Worse, the law raises the Fannie Mae/Freddie Mac loan purchase limit from $417,000 to $625,000 and creates a new “affordable housing” fund to be drawn from Fannie Mae and Freddie Mac profits. It provides $3.9 billion in grants to state and local governments to buy and repair foreclosed property, which is likely to lead to more eminent domain abuse. It provides $4.6 billion in tax credits for first-time homebuyers.

It also raises the federal debt limit from $9.8 trillion to $10.6 trillion and creates a new regulator to replace OFHEO, which would work closely with the Federal Reserve System.

The Congressional Budget Office has estimated the total cost of the package at $25 billion.
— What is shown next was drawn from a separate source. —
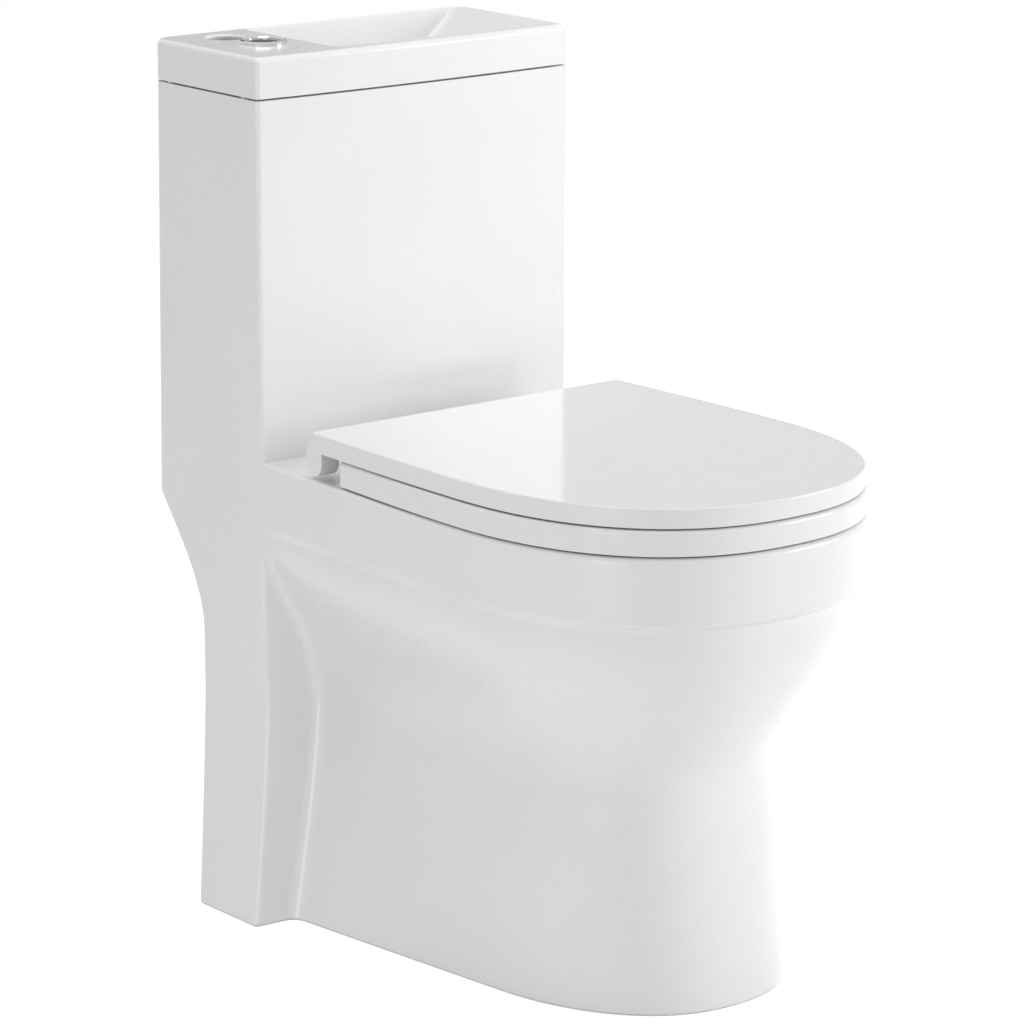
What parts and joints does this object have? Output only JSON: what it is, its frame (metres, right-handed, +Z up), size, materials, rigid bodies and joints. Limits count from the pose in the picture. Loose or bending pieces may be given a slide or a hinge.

Continuing declines in house prices, however, could lead to far more foreclosures and another bailout.

Rep. John Boehner, R-Ohio, and Sen. Jim Bunning, R-Ky., men of common sense, have been publicly critical of the legislation. “We must take responsible steps to ensure our financial and housing markets are sound, but the Democrats’ bill represents a multi-billion-dollar bailout for scam artists and speculative lenders at the expense of American taxpayers,” Boehner remarked after House passage.

Such words, unfortunately, did not win the day.

Speaking of scam artists, radical nonprofit organizations practically are salivating. Not only does the measure prop up Fannie Mae and Freddie Mac, it assures nonprofit progressive groups a large chunk of the $230 million that would go for “counseling.”

This, in essence, is how political leveraging works. A little bit goes a long way — and the wrong way.

Carl F. Horowitz is director of the Organized Labor Accountability Project at National Legal and Policy Center, a Falls Church, Va.-based nonprofit organization dedicated to promoting ethics in American public life. He is a former professor of urban and regional planning at Virginia Tech.